The way we played in the first 20 minutes is the way we want to play all the time. This game has set the series up fantastically well.

Eddie Jones

“It’s a big moment for the country to have Kolisi as captain and for him to win his first game at Ellis Park, the spiritual homeland of the Springboks,” said Jones.

“It’s an enormously symbolic thing for South African rugby and shows that transformation is working. Kolisi will be a good captain, let’s just hope he’s not too good in this series.

“While I’m desperately unhappy to have lost the game, I think it’s a great thing for rugby generally and for the game here particularly.”

England could barely have made a better start as a monster 61-metre penalty by Daly was followed by a try that started from inside their own 22.

BIG DAY: South Africa's captain Siya Kolisi, left, is congratulated by England's coach Eddie Jones at Ellis Park. Picture: AP/Themba Hadebe.

BIG DAY: South Africa's captain Siya Kolisi, left, is congratulated by England's coach Eddie Jones at Ellis Park.

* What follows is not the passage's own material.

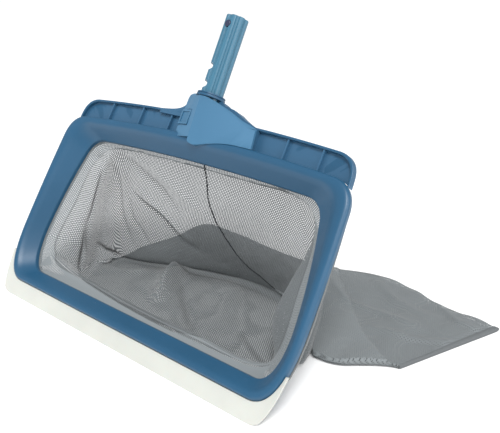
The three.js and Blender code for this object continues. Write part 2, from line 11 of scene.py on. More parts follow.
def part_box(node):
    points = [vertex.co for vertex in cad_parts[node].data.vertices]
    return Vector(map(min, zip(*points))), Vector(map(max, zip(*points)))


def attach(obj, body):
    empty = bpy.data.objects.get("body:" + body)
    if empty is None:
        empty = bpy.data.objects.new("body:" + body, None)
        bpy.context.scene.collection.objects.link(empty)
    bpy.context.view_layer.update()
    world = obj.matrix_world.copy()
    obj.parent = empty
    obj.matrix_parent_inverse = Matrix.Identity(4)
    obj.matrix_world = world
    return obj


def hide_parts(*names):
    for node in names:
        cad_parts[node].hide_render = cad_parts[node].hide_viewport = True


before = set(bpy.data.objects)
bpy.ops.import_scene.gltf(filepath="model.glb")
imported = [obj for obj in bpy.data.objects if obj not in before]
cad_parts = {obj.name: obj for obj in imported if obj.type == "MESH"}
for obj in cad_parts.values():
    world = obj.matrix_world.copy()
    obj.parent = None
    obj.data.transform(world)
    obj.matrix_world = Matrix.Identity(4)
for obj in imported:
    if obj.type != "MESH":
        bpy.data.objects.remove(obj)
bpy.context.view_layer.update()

# ---- driving dimensions, millimetres ----
MM = 0.001
LEAN = math.radians(33.6)  # how far the rim leans back
ACROSS = Vector((1, 0, 0))
UP_RIM = Vector((0, math.sin(LEAN), math.cos(LEAN)))
TO_FRONT = Vector((0, -math.cos(LEAN), math.sin(LEAN)))
PIN_MIDDLE = Vector((0, 308, -4.6))  # the tube's cross pin, in the rim's plane

OPENING = dict(half_bottom=217.7, half_top=195.3, bottom=40.2, top=234.5,
               arch=5.7, bow=8, corner_bottom=55, corner_top=22)
RIM = dict(half_bottom=238.8, half_top=237.5, bottom=21.1, top=257.7,
           arch=11.3, bow=3, corner_bottom=70, corner_top=30)
LIP = dict(RIM, half_bottom=242.8, bottom=0, corner_bottom=60)
FLANGE = dict(half_bottom=231, half_top=225.5, bottom=200, top=286.7,
              arch=9.4, bow=0, corner_bottom=10, corner_top=24)
RIM_BACK = -9
HEM_FACE = -22
FLANGE_FRONT = -5.5
FLANGE_FLOOR = -11
FLANGE_BACK = -13.5
RIB_FRONT = -7
RIB_WIDTH = 2.2
RIB_PLACES = (-170.5, -111, -56, 132.5, 182)
LIP_TOP = 54
LIP_FLOOR = 3.5

TUBE_RADIUS = 14.3
TUBE_BORE = 11.8
TUBE_LENGTH = 101.5
TUBE_INSERT = 36
TUBE_TILT = 0.075
TUBE_FOOT = (0, 320.7, -3.6)
FLUTES = 8
FLUTE_DEPTH = 1.7
FLUTE_HALF_ANGLE = 0.15
CLIP_HOLE = (89.5, 4.6)  # height and radius
NOTCHES = ((11.7, 5), (34.4, 5))
NOTCH_TURN = math.radians(36)
COLLAR_RADIUS = 18
SOCKET_RADIUS = TUBE_RADIUS + 0.3


def middle(node):
    low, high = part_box(node)
    return (low + high) / 2


def direction(vector):
    return ACROSS * vector[0] + UP_RIM * vector[1] + TO_FRONT * vector[2]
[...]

Picture: AP/Themba Hadebe.

Quick hands released Jonny May down the right wing with Ben Youngs in hot pursuit and several phases later, Brown was given sight of the line and he showed strength to shrug off two tackles and crash over.

South Africa came back hard but England struck again with Ford conjuring a superb try.

Henry Slade supplied an outrageous pass to Brown but the move was all about Ford as he picked out May and it was a simple run-in for Daly.

Two minutes later and they were over again, Slade’s long pass giving May space and with the hosts in disarray he sent Farrell over under the posts.

But S’busiso Nkosi’s charge to within inches of the whitewash was followed by the outstanding Faf De Klerk spinning over, stemming the flow of points at the other end and initiating a high-octane fightback.

On the half-hour mark it was game on when a Springbok attack down the right was revived through their tenacity before De Klerk’s vision offered the lightning-fast Nkosi a half-chance.

The danger should have been averted but Daly made a mess of gathering Nkosi’s grubber and the alert winger touched down.

The dream debut continued when he popped up on the opposite wing after a clever run from Willie Le Roux created the space for fellow debutant Aphiwe Dyantyi to send him over.

Le Roux then turned scorer from a scrum after De Klerk and Handre Pollard, combined with Nkosi keeping his width, provided the platform for him to exploit a large hole in midfield.

Two penalties from Pollard opened up a five-point gap and it was worrying times for England.

When they did counter through Tom Curry a knock-on ended the attack and their frustration was clear when Mako Vunipola followed through on De Klerk, earning a yellow card.

And in the next play South Africa had all but sealed the outcome when Dyantyi juggled the ball while crossing the line before touching down.

Maro Itoje and May plundered late tries, but Pollard’s boot mean the Springboks had done enough despite a nervy finish.

South Africa: le Roux, Nkosi, Am, de Allende, Dyantyi, Pollard, de Klerk, Vermeulen, du Preez, Kolisi, Mostert, Snyman, W. Louw, Mbonambi, Mtawarira. Replacements: van der Merwe, Kitshoff, T. du Toit, P. du Toit, Notshe, I. van Zyl, Jantjies, Gelant.

England: Daly, May, Slade, Farrell, Beaumont, Ford, Youngs, M. Vunipola, George, Sinckler, Itoje, Isiekwe, Robshaw, Curry, B. Vunipola. Replacements: Cowan-Dickie, Marler, Williams, Shields, Hill, Spencer, Francis, Solomona.